Colby Magazine - Winter 1998 The Man He Was: Archibald co-edits Yeats's autobiographies
cover photo W. B. Yeats, Autobiographies
Scribner
539 pages

More than 100 years ago the Irish writer W. B. Yeats, then at the beginning of his literary career, had to justify to himself the value of literature. Poetry, he wrote, "will not help you to make a fortune, or even live respectably that little life of yours. Great poetry does not teach us anything--it changes us." It appeals to "the whole nature of man" and thus helps create what Yeats was later to call "Unity of Being," the full realization of our entire self, body and soul, thought and feeling, inextricably fused.
    Because poetry was "no rootless flower" but grew in the mind of man, it required a special integrity on the poet's part: "a poet's life is an experiment in living, and those that come after have a right to know it." And certainly Yeats's own life was by any standard a fascinating one: son of a great painter, brother to another, and father of a third; Irish nationalist involved with the secret revolutionary organization that became the IRA; lifelong student of the occult; frustrated lover of "the most beautiful woman in the world"; successful lover of many other women; co-founder of the Irish theater movement; member of the Senate of the Irish Free State; winner of the Nobel Prize; "wild, wicked old man."
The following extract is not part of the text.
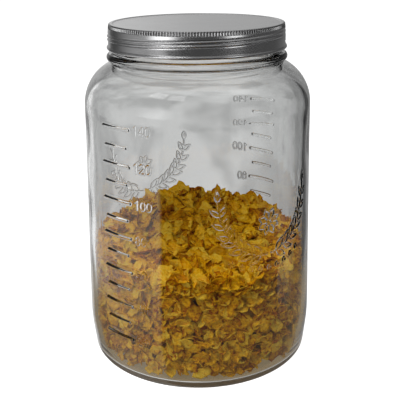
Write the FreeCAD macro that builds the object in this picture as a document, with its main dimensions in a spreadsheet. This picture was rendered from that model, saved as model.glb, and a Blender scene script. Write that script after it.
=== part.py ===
"""Wide-mouth glass storage jar with a one-piece screw lid, part filled with breakfast flakes.

Millimetres, +Z up. The origin is the centre of the foot, where the jar stands.
"""
import FreeCAD
import Part
import Sketcher
import math
import os
import re

# Driving sizes: alias, value and meaning. Every feature reads them from the sheet.
SIZES = [
    ("bodyRadius", 88.9, "outside radius of the body at the top of the heel"),
    ("wall", 4.5, "glass thickness of the side and shoulder"),
    ("sideDraft", 3.4, "radius that the side loses from heel to shoulder"),
    ("heelHeight", 28.0, "height at which the side starts to turn in to the foot"),
    ("heelInset", 3.2, "radius that the heel loses down to the foot's corner"),
    ("heelBlend", 110.0, "rounding between the side and the heel"),
    ("heelRadius", 5.5, "rounding between the heel and the foot"),
    ("standWidth", 12.0, "width of the foot, from its corner to the hollow underside"),
    ("pushUp", 3.0, "rise of the underside at its centre"),
    ("floorHeight", 5.0, "height of the inside floor at the wall"),
    ("floorRise", 1.5, "rise of the inside floor at its centre"),
    ("floorRadius", 14.0, "rounding between the inside floor and the wall"),
    ("shoulderHeight", 220.6, "height of the corner between side and shoulder"),
    ("shoulderWidth", 20.6, "radius that the shoulder loses from the side to the neck"),
    ("shoulderRise", 9.9, "height that the shoulder gains from the side to the neck"),
    ("shoulderRadius", 33.0, "rounding of the shoulder"),
    ("neckFillet", 1.0, "rounding between the shoulder and the neck"),
    ("throatRadius", 4.5, "rounding between the inside of the shoulder and the mouth"),
    ("neckGap", 1.2, "height of the neck below its bead"),
    ("neckWall", 6.3, "glass thickness of the neck"),
    ("beadHeight", 6.0, "height of the bead round the neck"),
    ("beadDepth", 3.2, "width by which the bead stands out from the neck"),
    ("beadFlat", 0.4, "width of the flat band left between the bead's rounded edges"),
    ("finishStep", 1.7, "width by which the finish stands in from the neck"),
    ("finishHeight", 20.7, "height of the finish from the bead to the rim"),
    ("rimFillet", 1.8, "rounding of the rim's edges"),
    ("lidGap", 2.6, "room for the thread between the finish and the lid's skirt"),
    ("lidSeat", 0.3, "gap between the rim and the lid's underside"),
    ("lidSheet", 0.6, "thickness of the lid's metal"),
    ("lidClear", 2.9, "gap between the bead and the lid's lower edge"),
    ("lidEdge", 2.3, "rounding of the lid's top edge"),
    ("grooveDrop", 7.2, "distance of the first rolled groove below the lid's top"),
    ("groovePitch", 2.6, "spacing of the rolled grooves"),
    ("grooveWidth", 2.0, "width of a rolled groove"),
    ("grooveDepth", 0.8, "depth of a rolled groove"),
    ("curlDepth", 1.1, "width by which the curl stands out from the skirt"),
    ("curlHeight", 2.2, "height of the curl at the lid's lower edge"),
    ("curlFlat", 0.2, "width of the flat band left between the curl's rounded edges"),
    ("fillLevel", 92.0, "mean height of the flakes"),
    ("fillRise", 9.0, "height that the flakes gain from the middle to the back wall"),
    ("fillGap", 0.3, "gap between the flakes and the glass"),
    ("lumpHeight", 3.2, "height of the lumps on the flakes' surface"),
    ("lumpPitch", 54.0, "distance from one lump to the next"),
]
# Lengths that more than one piece is tied to, as formulas in the sizes above
SHOULDER = "(bodyRadius - sideDraft)"
NECK = f"({SHOULDER} - shoulderWidth)"
BEAD_TOP = "(shoulderHeight + shoulderRise + neckGap + beadHeight)"
RIM = f"({BEAD_TOP} + finishHeight)"
FOOT = "(bodyRadius - heelInset)"
GROOVES = 2
NODES = ["glass_jar", "lid", "flakes"]


def sizes_sheet(doc):
    """The spreadsheet of driving sizes, one row each."""
    sheet = doc.addObject("Spreadsheet::Sheet", "Sizes")
    for row, (alias, value, meaning) in enumerate(SIZES, start=1):
        sheet.set(f"A{row}", alias)
        sheet.set(f"B{row}", str(value))
        sheet.setAlias(f"B{row}", alias)
        sheet.set(f"C{row}", meaning)
    doc.recompute()
    return sheet


def formula(text):
    """An expression for a property: each alias in the text gets the sheet's name."""
    return re.sub(r"(?!min\b)\b[a-z]\w*", r"Sizes.\g<0>", text)


def value(sheet, text):
    """What a formula in the sheet's aliases comes to."""
    return float(sheet.evalExpression(text))


def turned(doc, sheet, name, corners):
    """A body turned about Z from a closed outline of (radius, height) formulas."""
    body = doc.addObject("PartDesign::Body", name)
    body.Label = name
    sketch = body.newObject("Sketcher::SketchObject", f"{name}_outline")
    plane = next(item for item in body.Origin.OriginFeatures if item.Role == "XZ_Plane")
    sketch.AttachmentSupport = [(plane, "")]
    sketch.MapMode = "FlatFace"

    points = [FreeCAD.Vector(value(sheet, r), value(sheet, z), 0) for r, z in corners]
    count = len(points)
    for i in range(count):
        sketch.addGeometry(Part.LineSegment(points[i], points[(i + 1) % count]))
    for i in range(count):
        sketch.addConstraint(Sketcher.Constraint("Coincident", i, 2, (i + 1) % count, 1))
    for i, (point, corner) in enumerate(zip(points, corners)):
        # -1 and -2 are the sketch's horizontal and vertical axes, -1, 1 its origin
        for kind, axis, distance, text in (("DistanceX", -2, point.x, corner[0]),
                                           ("DistanceY", -1, point.y, corner[1])):
            if text == "0":
                sketch.addConstraint(Sketcher.Constraint("PointOnObject", i, 1, axis))
            else:
                limit = sketch.addConstraint(Sketcher.Constraint(kind, -1, 1, i, 1, distance))
                sketch.setExpression(f"Constraints[{limit}]", formula(text))

    turn = body.newObject("PartDesign::Revolution", f"{name}_turn")
    turn.Profile = sketch
    turn.ReferenceAxis = (sketch, ["V_Axis"])
    turn.Angle = 360
    doc.recompute()
    return body


def rounded(doc, sheet, body, name, radius, corners):
    """Round a body's circular edges at the given (radius, height) corners."""
    base = body.Tip
    names = []
    for r, z in corners:
        near = [f"Edge{number}" for number, edge in enumerate(base.Shape.Edges, start=1)
                if isinstance(edge.Curve, Part.Circle)
                and abs(edge.Curve.Radius - value(sheet, r)) < 1e-4
                and abs(edge.Curve.Center.z - value(sheet, z)) < 1e-4]
        if len(near) != 1:
            raise RuntimeError(f"{body.Label}: {len(near)} edges at {r}, {z}")
        names += near
    fillet = body.newObject("PartDesign::Fillet", f"{body.Name}_{name}")
    fillet.Base = (base, names)
    fillet.setExpression("Radius", formula(radius))
    doc.recompute()


def glass_jar(doc, sheet):
    """Thick foot with a push-up, drafted side, round shoulder, beaded neck and open finish."""
    finish = f"{NECK} - finishStep"
    mouth = f"{NECK} - neckWall"
    bead = f"{NECK} + beadDepth"
    foot = (FOOT, "0")
    heel = ("bodyRadius", "heelHeight")
    shoulder = (SHOULDER, "shoulderHeight")
    neck = (NECK, "shoulderHeight + shoulderRise")
    beadLow = (bead, f"{BEAD_TOP} - beadHeight")
    beadHigh = (bead, BEAD_TOP)
    rimOut = (finish, RIM)
    rimIn = (mouth, RIM)
    throat = (mouth, "shoulderHeight + shoulderRise - wall")
    shoulderIn = (f"{SHOULDER} - wall", "shoulderHeight - wall")
    heelIn = ("bodyRadius - wall", "heelHeight")
    floor = (f"{FOOT} - wall", "floorHeight")
    jar = turned(doc, sheet, "glass_jar", [
        ("0", "pushUp"), (f"{FOOT} - standWidth", "0"), foot, heel, shoulder, neck,
        (NECK, f"{BEAD_TOP} - beadHeight"), beadLow, beadHigh, (finish, BEAD_TOP),
        rimOut, rimIn, throat, shoulderIn, heelIn, floor, ("0", "floorHeight + floorRise")])
    rounded(doc, sheet, jar, "rim", "rimFillet", [rimOut, rimIn])
    rounded(doc, sheet, jar, "bead", "min((beadHeight - beadFlat) / 2; beadDepth - beadFlat / 2)",
            [beadLow, beadHigh])
    rounded(doc, sheet, jar, "neck", "neckFillet", [neck])
    rounded(doc, sheet, jar, "shoulder", "shoulderRadius", [shoulder])
    rounded(doc, sheet, jar, "shoulder_inside", "shoulderRadius - wall", [shoulderIn])
    rounded(doc, sheet, jar, "throat", "throatRadius", [throat])
    rounded(doc, sheet, jar, "heel_blend", "heelBlend", [heel])
    rounded(doc, sheet, jar, "heel_blend_inside", "heelBlend - wall", [heelIn])
    rounded(doc, sheet, jar, "heel", "heelRadius", [foot])
    rounded(doc, sheet, jar, "floor", "floorRadius", [floor])
    return jar


def lid(doc, sheet):
    """Sheet-metal cap: flat top, round edge, rolled grooves in the skirt, curled lower edge."""
    top = f"({RIM} + lidSeat + lidSheet)"
    bottom = f"({BEAD_TOP} + lidClear)"
    inside = f"({NECK} - finishStep + lidGap)"
    outside = f"({inside} + lidSheet)"
    curl = f"{outside} + curlDepth"
    edge = (outside, top)
    edgeIn = (inside, f"{top} - lidSheet")

    def grooves(radius):
        """Corners of the rolled grooves, from the top down, on a skirt of that radius."""
        corners = []
        for i in range(GROOVES):
            middle = f"{top} - grooveDrop - {i} * groovePitch"
            corners += [(radius, f"{middle} + grooveWidth / 2"),
                        (f"{radius} - grooveDepth", middle),
                        (radius, f"{middle} - grooveWidth / 2")]
        return corners

    curlHigh = (curl, f"{bottom} + curlHeight")
    curlLow = (curl, bottom)
    cap = turned(doc, sheet, "lid", [
        ("0", top), edge, *grooves(outside), (outside, f"{bottom} + curlHeight"),
        curlHigh, curlLow, (inside, bottom), *reversed(grooves(inside)), edgeIn,
        ("0", f"{top} - lidSheet")])
    rounded(doc, sheet, cap, "edge", "lidEdge", [edge])
    rounded(doc, sheet, cap, "edge_inside", "lidEdge - lidSheet", [edgeIn])
    rounded(doc, sheet, cap, "curl", "min((curlHeight - curlFlat) / 2; curlDepth - curlFlat / 2)",
            [curlHigh, curlLow])
    return cap


def flakes(doc, sheet):
    """Heap of flakes: it fills the jar's inside up to an uneven surface that rises to the back."""
    inner = "bodyRadius - wall - fillGap"
    ceiling = "fillLevel + fillRise + 3 * lumpHeight"
    slope = "sideDraft / (shoulderHeight - wall - heelHeight)"
    floor = (f"{FOOT} - wall - fillGap", "floorHeight + fillGap")
    heel = (inner, "heelHeight")
    fill = turned(doc, sheet, "jar_inside", [
        ("0", "floorHeight + floorRise + fillGap"), floor, heel,
        (f"{inner} - {slope} * ({ceiling} - heelHeight)", ceiling), ("0", ceiling)])
    rounded(doc, sheet, fill, "heel", "heelBlend - wall - fillGap", [heel])
    rounded(doc, sheet, fill, "floor", "floorRadius - fillGap", [floor])

    half = value(sheet, "bodyRadius")
    level = value(sheet, "fillLevel")
    rise = value(sheet, "fillRise")
    lump = value(sheet, "lumpHeight")
    turns = 2 * math.pi / value(sheet, "lumpPitch")
    steps = 10
    grid = []
    for i in range(steps + 1):
        x = half * (2 * i / steps - 1)
        row = []
        for j in range(steps + 1):
            y = half * (2 * j / steps - 1)
            waves = math.sin(turns * x + 0.6) * math.cos(turns * y) + math.sin(turns * (x + y) / 2)
            row.append(FreeCAD.Vector(x, y, level + rise * y / half + lump * waves / 2))
        grid.append(row)
    surface = Part.BSplineSurface()
    surface.interpolate(grid)
    above = doc.addObject("Part::Feature", "above_flakes")
    above.Shape = surface.toShape().extrude(FreeCAD.Vector(0, 0, 2 * rise + 6 * lump))

    heap = doc.addObject("Part::Cut", "flakes")
    heap.Label = "flakes"
    heap.Base = fill
    heap.Tool = above
    doc.recompute()
    return heap


def main():
    doc = FreeCAD.newDocument("storage_jar")
    sheet = sizes_sheet(doc)
    glass_jar(doc, sheet)
    lid(doc, sheet)
    flakes(doc, sheet)
    doc.recompute()

    for item in doc.Objects:
        if "Invalid" in item.State or "Error" in item.State:
            raise RuntimeError(f"{item.Label} failed: {item.State}")
    os.makedirs("parts", exist_ok=True)
    for node in NODES:
        shape = doc.getObjectsByLabel(node)[0].Shape
        if shape.isNull() or not shape.isValid() or len(shape.Solids) != 1:
            raise RuntimeError(f"{node} isn't one valid solid")
        shape.exportStep(f"parts/{node}.step")
        print(f"{node}: {shape.Volume / 1000:.1f} cm3, {len(shape.Faces)} faces")


main()
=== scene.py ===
import math
import bpy
import numpy as np
from mathutils import Matrix, Vector


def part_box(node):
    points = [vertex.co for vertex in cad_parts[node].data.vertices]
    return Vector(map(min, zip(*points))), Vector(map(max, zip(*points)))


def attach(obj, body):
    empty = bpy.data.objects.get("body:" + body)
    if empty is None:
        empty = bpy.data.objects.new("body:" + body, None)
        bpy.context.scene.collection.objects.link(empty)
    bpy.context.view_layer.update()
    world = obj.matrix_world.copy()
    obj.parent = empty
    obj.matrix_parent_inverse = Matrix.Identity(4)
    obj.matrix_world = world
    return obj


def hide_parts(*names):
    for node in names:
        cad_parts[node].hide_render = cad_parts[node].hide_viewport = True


# Wide-mouth glass storage jar with a rolled metal screw lid, part filled with breakfast flakes
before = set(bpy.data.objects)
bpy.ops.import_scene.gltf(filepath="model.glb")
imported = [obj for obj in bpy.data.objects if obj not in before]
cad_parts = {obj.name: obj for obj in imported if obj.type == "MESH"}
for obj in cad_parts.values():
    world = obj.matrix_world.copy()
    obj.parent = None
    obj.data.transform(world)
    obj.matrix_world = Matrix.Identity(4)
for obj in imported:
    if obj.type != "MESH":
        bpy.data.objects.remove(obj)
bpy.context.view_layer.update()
mm = 0.001
jarLow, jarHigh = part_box("glass_jar")
lidLow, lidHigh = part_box("lid")
bodyRadius = (jarHigh.x - jarLow.x) / 2
print("frame loaded")


# Turned shapes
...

    Yeats himself responded to the imperative of recording at least portions of his own experiment in living by publishing a number of autobiographical volumes, including Reveries over Childhood and Youth, The Trembling of the Veil and Dramatis Personae. Until recently, however, they have been available only in editions of questionable textual authority and with little or no apparatus to help the reader. William H. O'Donnell and Douglas N. Archibald's Autobiographies at last provides an authoritative edition. The editorial team is an ideal one. O'Donnell, professor of English at the University of Memphis, may be the best of all Yeatsian textual scholars, while Archibald, one of our wisest interpreters of the poet's life and work, has published book-length studies of both WBY and his improvident but wonderful painter father, John Butler Yeats. The result of their combined efforts is a volume of impeccable scholarship that will prove invaluable to specialist and general reader alike. The introduction traces the history of the various memoirs that eventually coalesced into Autobiographies, and 130 pages of annotations illuminate the text. Regrettably, the format of the series in which this volume is published prohibits the inclusion of extended critical analysis, depriving Professor Archibald of the opportunity for further brilliant meditations on this complex figure and his world.
    With all the resources provided, however, we can read Yeats's text with pleasure. Moreover, we can see that the act of writing these memoirs was itself an effort on Yeats's part towards his own attainment of Unity of Being. As the editors point out, we are witnesses "to the process by which accident and incoherence become complete, by which life, passing through phantasmagoria, becomes meaning, and experience becomes myth. It is that great Romantic achievement: a vision of personal history as art.... It shows Yeats at work--summoning his people, realizing his places, making a world--and so continues to dramatize and fulfill his belief that the act of writing entails a complex creation of a self."
    In one of his last letters, Yeats told a friend that "man can embody truth but he cannot know it. I must embody it in the conclusion of my life." The manuscripts of his last poem, "The Black Tower," show him struggling while literally on his deathbed to decide whether a line of the poem should read "that banner" or "those banners." W. H. Auden was right in asserting, in his ambivalent elegy "In Memory of W. B. Yeats," that "The words of a dead man/Are modified in the guts of the living," but also that they might "still persuade us to rejoice." Reading Autobiographies today allows us to do so once again.

Phillip L. Marcus is professor of English and director of the M.A. in literature program at Florida International University.